THE Competition Commission yesterday again ruled that BAA should sell Stansted and either its Edinburgh or Glasgow airports, in a decision that is sure to spark a bidding war for the airports.
The decision backs one made in March 2009 which BAA successfully appealed on a technicality, but the court of appeal yesterday reinstated its original ruling.
BAA, which owns Heathrow, already sold Gatwick in October 2009 for £15bn to investment fund Global Infrastructure Partners.
Competition Commission chairman Peter Freeman said: “We remain convinced that the original decision to require BAA to divest three airports is the right one for passengers and airlines.”

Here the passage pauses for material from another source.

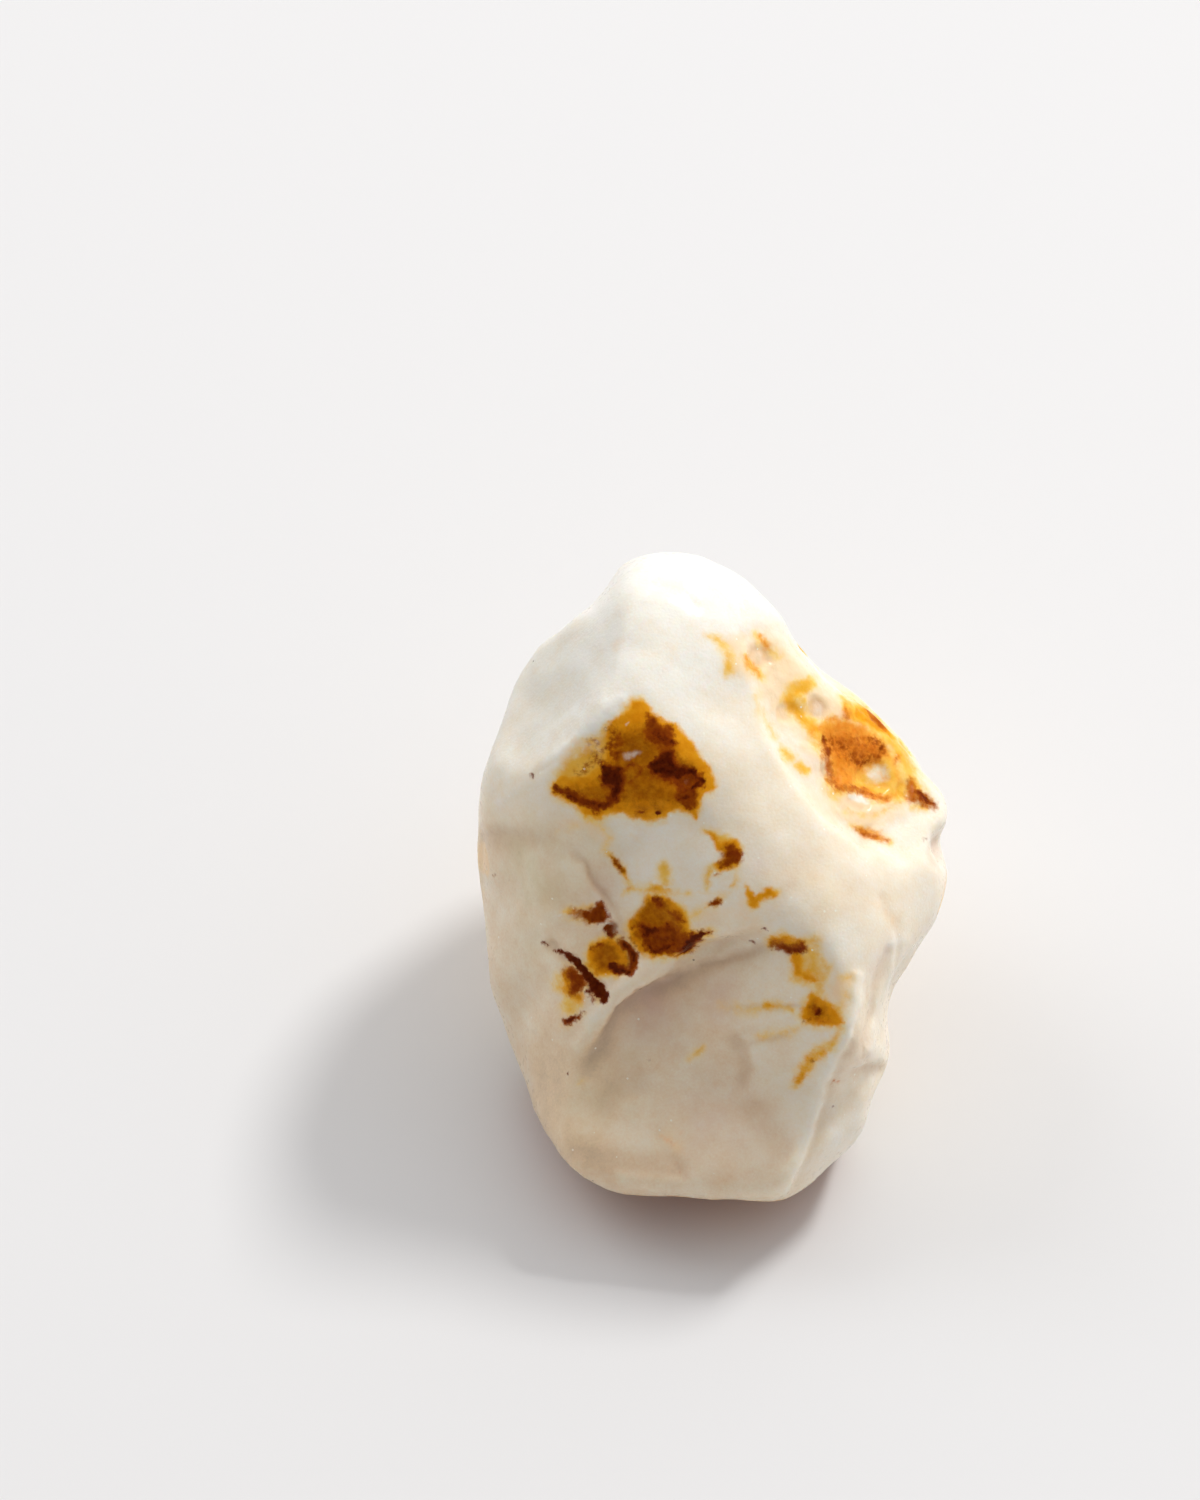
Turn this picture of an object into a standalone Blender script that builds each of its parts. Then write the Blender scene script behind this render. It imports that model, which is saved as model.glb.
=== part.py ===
"""Rough opal: one broken lump of milky common opal, resting on its flattest fracture.

The stone is worked out square-on to its broad face: X runs across that face, Y up along it
and Z out of it. The finished stone is then leaned back onto its resting face, which ends up
at z = 0. Lengths are in millimetres until the mesh is made.
"""

import math

import bmesh
import bpy
import numpy as np
from mathutils import Vector, noise

MM = 0.001

# Driving dimensions of the lump
LEAN_DEG = 38.0          # how far the broad face leans back from upright
REST_DEPTH = 14.2        # from the middle of the stone down to the resting face
FRONT_DEPTH = 14.5       # from the middle out to the broad face, before the fractures
BACK_DEPTH = 16.5        # from the middle out to the back, before the fractures
BLOCKINESS = 2.5         # 2 is an ellipsoid, higher is boxier
SPHERE_STEPS = 6         # subdivisions of the icosphere that the stone is carved from
KEPT_SHARE = 0.42        # of the faces, where the surface is calm enough to do without

# The girdle is the outline seen square-on to the broad face: (degrees, radius)
GIRDLE = (
    (-170, 15.3), (-160, 15.8), (-150, 16.6), (-140, 17.5), (-130, 19.0), (-122, 21.8),
    (-112, 21.8), (-100, 20.9), (-88, 21.2), (-75, 21.5), (-66, 21.2), (-58, 18.3),
    (-50, 16.7), (-40, 14.7), (-30, 13.9), (-20, 14.0), (-10, 14.7), (0, 15.4),
    (8, 15.3), (16, 16.7), (28, 16.0), (45, 15.3), (58, 15.0), (68, 16.1),
    (77, 17.8), (88, 19.8), (100, 21.1), (106, 20.9), (112, 19.4), (120, 18.8),
    (128, 18.8), (136, 17.9), (148, 16.6), (160, 15.8), (175, 15.4),
)

# Fractures that took the lump's skin off: which way each faces across the broad face
# (0 is right, 90 is up), how far it leans away from that face (180 is the back), its
# distance from the middle, and how softly its edges are worn
FRACTURES = {
    "bright_slope": (40, 24, 11.6, 3.0),
    "stained_slope": (216, 23, 9.5, 3.0),
    "left_flank": (197, 57, 12.2, 1.8),
    "lower_front": (262, 40, 13.2, 1.6),
    "right_side": (-8, 58, 14.1, 1.2),
    "right_foot": (-46, 68, 16.7, 0.4),
    "broken_corner": (32, 48, 12.3, 0.6),
    "top_edge": (57, 60, 17.1, 0.8),
    "back_upper": (82, 128, 17.8, 1.2),
    "back_left": (172, 128, 13.6, 1.2),
    "back_right": (14, 132, 13.6, 1.2),
    "back_face": (60, 168, 14.8, 1.6),
    "low_left": (228, 120, 17.8, 0.8),
    "low_front": (268, 115, 19.8, 0.8),
    "low_right": (-44, 118, 17.9, 0.8),
}

# Shell-shaped fractures, each bitten out by a ball: a point on the hollow's floor, the
# heading and lean of that floor, the ball's radius, and how softly the rim is worn
HOLLOWS = {
    "left_shoulder": ((-9.0, 13.2, 5.7), 155, 57, 34.0, 0.5),
    "back_hollow": ((-5.6, 3.4, -11.4), 150, 150, 15.0, 0.5),
    "right_hollow": ((10.8, 4.0, -6.2), 20, 118, 12.0, 0.5),
}

# Hollows in the front with a steep rim on one side, fading out on the other: middle,
# half-sizes, turn, heading of the steep rim, share of the hollow that is wall, depth
LEDGES = {
    "front_scoop": ((0.2, -11.6), (10.6, 7.0), 38, 142, 0.26, 2.4),
    "corner_break": ((10.0, 9.0), (9.5, 5.8), -50, 215, 0.20, 1.0),
    "stained_shelf": ((-3.4, -1.0), (6.5, 5.2), 60, 196, 0.20, 1.0),
}

# Lumps (+) and dimples (-) left between the fractures: middle, reach and height
LUMPS = {
    "right_knuckle": ((11.4, -11.0, 1.5), 2.2, 0.7),
    "right_waist": ((13.2, -7.0, 1.5), 2.2, -0.5),
    "right_notch": ((14.9, 2.2, 1.0), 1.3, -0.8),
    "flank_swell": ((-10.5, -1.5, 6.0), 2.6, 0.5),
    "corner_pit": ((9.2, 8.8, 4.0), 1.9, -0.7),
    "corner_pock": ((10.9, 6.6, 4.0), 1.3, -0.5),
    "middle_pock": ((6.4, 11.5, 6.0), 1.4, -0.4),
    "upper_pock": ((3.4, 14.4, 6.0), 1.6, -0.4),
}

# Waviness of every edge and rim: wavelength and how far the edge wanders
EDGE_WAVES = ((6.0, 0.5), (2.4, 0.25))

# Slow unevenness of the whole surface: (wavelength, height)
SWELLS = ((13.0, 0.5), (5.5, 0.26), (2.6, 0.12))


def smooth_min(a, b, softness):
    """The lower of a and b, with the corner between them rounded over softness."""
    blend = np.clip(0.5 + 0.5 * (b - a) / softness, 0.0, 1.0)
    return b + (a - b) * blend - softness * blend * (1.0 - blend)


def girdle_radius(angle):
    """Radius of the outline at each angle, on a smooth closed curve through its points."""
    turns = np.array([math.radians(degrees) for degrees, _ in GIRDLE])
    radii = np.array([radius for _, radius in GIRDLE])
    count = len(radii)
    turns_wrapped = np.concatenate([turns - math.tau, turns, turns + math.tau])
    angle = (angle - turns[0]) % math.tau + turns[0]
    start = np.searchsorted(turns_wrapped, angle, side="right") - 1
    span = turns_wrapped[start + 1] - turns_wrapped[start]
    t = (angle - turns_wrapped[start]) / span
    before, here, after, beyond = (radii[(start + step) % count] for step in (-1, 0, 1, 2))
    return here + 0.5 * t * (
        after - before + t * (2 * before - 5 * here + 4 * after - beyond
                              + t * (3 * (here - after) + beyond - before))
    )


def lump_radius(ways):
    """Radius of the unbroken lump along each way: the girdle domed to the front and back."""
    across = np.hypot(ways[:, 0], ways[:, 1])
    girdle = girdle_radius(np.arctan2(ways[:, 1], ways[:, 0]))
    depth = np.where(ways[:, 2] > 0, FRONT_DEPTH, BACK_DEPTH)
    bulk = (across / girdle) ** BLOCKINESS + (np.abs(ways[:, 2]) / depth) ** BLOCKINESS
    return bulk ** (-1.0 / BLOCKINESS)


def fracture_normal(heading, tilt):
    heading, tilt = math.radians(heading), math.radians(tilt)
    return np.array([
        math.cos(heading) * math.sin(tilt),
        math.sin(heading) * math.sin(tilt),
        math.cos(tilt),
    ])


def fracture_radius(ways, heading, tilt, distance):
    facing = ways @ fracture_normal(heading, tilt)
    return distance / np.maximum(facing, 0.05)


def hollow_radius(ways, floor, heading, tilt, ball):
    """Where each way first meets the hollow's ball, and far away where it misses."""
    centre = np.array(floor) + fracture_normal(heading, tilt) * ball
    along = ways @ centre
    inside = along**2 - centre @ centre + ball**2
    met = (inside > 0) & (along > 0)
    return np.where(met, along - np.sqrt(np.maximum(inside, 0.0)), 99.0)


def smooth_step(low, high, value):
    t = np.clip((value - low) / (high - low), 0.0, 1.0)
    return t * t * (3.0 - 2.0 * t)


def ledge_depth(points, middle, half_sizes, turn, steep_heading, wall, depth):
    """Depth of a one-sided hollow: a steep rim, then a floor that fades out opposite it."""
    turn, steep = math.radians(turn), math.radians(steep_heading)
    x, y = points[:, 0] - middle[0], points[:, 1] - middle[1]
    across = (x * math.cos(turn) + y * math.sin(turn)) / half_sizes[0]
    up = (y * math.cos(turn) - x * math.sin(turn)) / half_sizes[1]
    inside = smooth_step(1.0, 1.0 - wall, np.hypot(across, up))
    towards_rim = (x * math.cos(steep) + y * math.sin(steep)) / max(half_sizes)
    return depth * inside * smooth_step(-1.1, 0.7, towards_rim) * (points[:, 2] > -2.0)


def waves_at(points, wavelength, start=0.0):
    return np.array([noise.noise(Vector(p / wavelength + start)) for p in points])


def waver(points, wavelength, reach):
    """The points shifted a little, each axis by a wave field of its own."""
    shifts = [waves_at(points, wavelength, start) for start in (11.3, 47.9, 83.1)]
    return points + reach * np.stack(shifts, axis=1)


def surface_radius(true_ways):
    bent = true_ways * 15.0
    for wavelength, reach in EDGE_WAVES:
        bent = waver(bent, wavelength, reach)
    ways = bent / np.linalg.norm(bent, axis=1)[:, None]
    radius = lump_radius(ways)
    for heading, tilt, distance, softness in FRACTURES.values():
        radius = smooth_min(radius, fracture_radius(ways, heading, tilt, distance), softness)
    for floor, heading, tilt, ball, softness in HOLLOWS.values():
        radius = smooth_min(radius, hollow_radius(ways, floor, heading, tilt, ball), softness)
    points = ways * radius[:, None]
    for ledge in LEDGES.values():
        radius = radius - ledge_depth(points, *ledge)
    for middle, reach, height in LUMPS.values():
        gap = ((points - np.array(middle)) ** 2).sum(1)
        radius = radius + height * np.exp(-gap / reach**2)
    for wavelength, height in SWELLS:
        radius = radius + height * waves_at(points, wavelength)
    return radius


def carve_stone():
    """The lump's mesh, carved from an icosphere by moving its points along their own ways."""
    ball = bmesh.new()
    bmesh.ops.create_icosphere(ball, subdivisions=SPHERE_STEPS, radius=1.0)
    mesh = bpy.data.meshes.new("opal")
    ball.to_mesh(mesh)
    ball.free()
    ways = np.empty(len(mesh.vertices) * 3, np.float32)
    mesh.vertices.foreach_get("co", ways)
    ways = ways.reshape(-1, 3).astype(float)
    ways /= np.linalg.norm(ways, axis=1)[:, None]
    points = ways * surface_radius(ways)[:, None] * MM
    mesh.vertices.foreach_set("co", points.astype(np.float32).ravel())
    mesh.update()
    return mesh


def ground_block(collection):
    """A cutter whose top is the plane that the stone rests on."""
    side = 120 * MM
    bpy.ops.mesh.primitive_cube_add(size=side, location=(0, 0, -side / 2))
    block = bpy.context.active_object
    block.name = "ground_cutter"
    block.hide_render = True
    block.display_type = "WIRE"
    for holder in block.users_collection:
        holder.objects.unlink(block)
    collection.objects.link(block)
    return block


def milky_opal():
    material = bpy.data.materials.new("milky_opal")
    material.use_nodes = True
    shader = material.node_tree.nodes["Principled BSDF"]
    shader.inputs["Base Color"].default_value = (0.83, 0.79, 0.72, 1.0)
    shader.inputs["Roughness"].default_value = 0.28
    shader.inputs["Metallic"].default_value = 0.0
    return material


def centre_over_origin(stone):
    """Moves the stone level, so that the middle of its box is over the origin."""
    bpy.context.view_layer.update()
    settled = stone.evaluated_get(bpy.context.evaluated_depsgraph_get())
    corners = [settled.matrix_world @ Vector(v.co) for v in settled.data.vertices]
    for axis in (0, 1):
        low = min(corner[axis] for corner in corners)
        high = max(corner[axis] for corner in corners)
        stone.location[axis] -= (low + high) / 2


def main():
    for obj in list(bpy.data.objects):
        bpy.data.objects.remove(obj)
    part = bpy.data.collections.new("rough_opal")
    cutters = bpy.data.collections.new("cutters")
    for collection in (part, cutters):
        bpy.context.scene.collection.children.link(collection)

    stone = bpy.data.objects.new("opal", carve_stone())
    part.objects.link(stone)
    stone.data.materials.append(milky_opal())
    stone.rotation_euler.x = math.radians(LEAN_DEG)
    stone.location.z = REST_DEPTH * MM

    calm = stone.modifiers.new("calm_areas", "DECIMATE")
    calm.ratio = KEPT_SHARE
    rest = stone.modifiers.new("resting_face", "BOOLEAN")
    rest.operation = "DIFFERENCE"
    rest.solver = "EXACT"
    rest.object = ground_block(cutters)
    centre_over_origin(stone)
    stone.data.shade_smooth()


main()
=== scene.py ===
import math

import bmesh
import bpy
import numpy as np
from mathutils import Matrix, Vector, noise


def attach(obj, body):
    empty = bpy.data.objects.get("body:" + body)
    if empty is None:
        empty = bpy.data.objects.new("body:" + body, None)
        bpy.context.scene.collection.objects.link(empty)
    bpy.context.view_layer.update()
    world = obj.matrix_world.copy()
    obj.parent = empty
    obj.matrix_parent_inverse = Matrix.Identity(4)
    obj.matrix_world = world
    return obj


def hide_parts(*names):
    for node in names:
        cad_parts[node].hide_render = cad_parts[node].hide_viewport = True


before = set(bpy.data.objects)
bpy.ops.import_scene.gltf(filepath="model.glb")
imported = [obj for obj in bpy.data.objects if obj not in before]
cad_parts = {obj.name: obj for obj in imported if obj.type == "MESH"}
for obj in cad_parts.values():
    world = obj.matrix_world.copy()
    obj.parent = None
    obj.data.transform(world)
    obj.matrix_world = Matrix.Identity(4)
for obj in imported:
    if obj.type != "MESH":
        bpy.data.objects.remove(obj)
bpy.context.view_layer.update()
print("stage: frame loaded")

mm = 0.001

# The camera stands well above the floor, far away with a long lens
cameraSet = {
    "elevation": 52.0,                      # degrees above the floor
    "distance": 812.5,                      # mm
    "lens": 300.0,
    "sensor": 36.0,
    "pixel": 0.065,                         # mm on the stone
    "stoneMiddle": (-0.04, -1.08, 14.2),    # mm
    "middleInPicture": (712, 878),
    "pictureSize": (1200, 1500),
}


def placeCamera():
    tilt = math.radians(cameraSet["elevation"])
    right = np.array((1.0, 0.0, 0.0))
    up = np.array((0.0, math.sin(tilt), math.cos(tilt)))
    forward = np.array((0.0, math.cos(tilt), -math.sin(tilt)))
    halfWide, halfTall = (side / 2 for side in cameraSet["pictureSize"])
    across, down = cameraSet["middleInPicture"]
    aim = (
        np.array(cameraSet["stoneMiddle"])
        + right * (halfWide - across) * cameraSet["pixel"]
        + up * (down - halfTall) * cameraSet["pixel"]
    )
    place = aim - forward * cameraSet["distance"]
    data = bpy.data.cameras.new("mainCamera")
    data.lens = cameraSet["lens"]
    data.sensor_width = cameraSet["sensor"]
    data.clip_start = 0.01
    camera = bpy.data.objects.new("mainCamera", data)
    camera.location = place * mm
    camera.rotation_euler = (math.pi / 2 - tilt, 0, 0)
    bpy.context.scene.collection.objects.link(camera)
    bpy.context.scene.camera = camera
    return place, right, up, forward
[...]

But BAA argued against the ruling saying: “There has been a material change in circumstances” since the Commission’s report was published in March 2009.
The news about the forced sales came on a bad day for BAA, which is owned by Spanish infrastructure company Ferrovial.
Earlier, a confidential international table rating the aviation industry had ranked Heathrow 99 in a league table of the world’s main airports, behind the likes of hubs in Calcutta, Dublin and Humberside.
Ryanair, Europe’s biggest airline, welcomed the Commission’s decision.
It said: “Today is a great day for low fares and competition and a bad day for monopolies.”
The airline added: “We welcome the Competition Commission’s decision to proceed with the break-up of the BAA airport monopoly, and eagerly await the sale of Stansted and Glasgow airports.”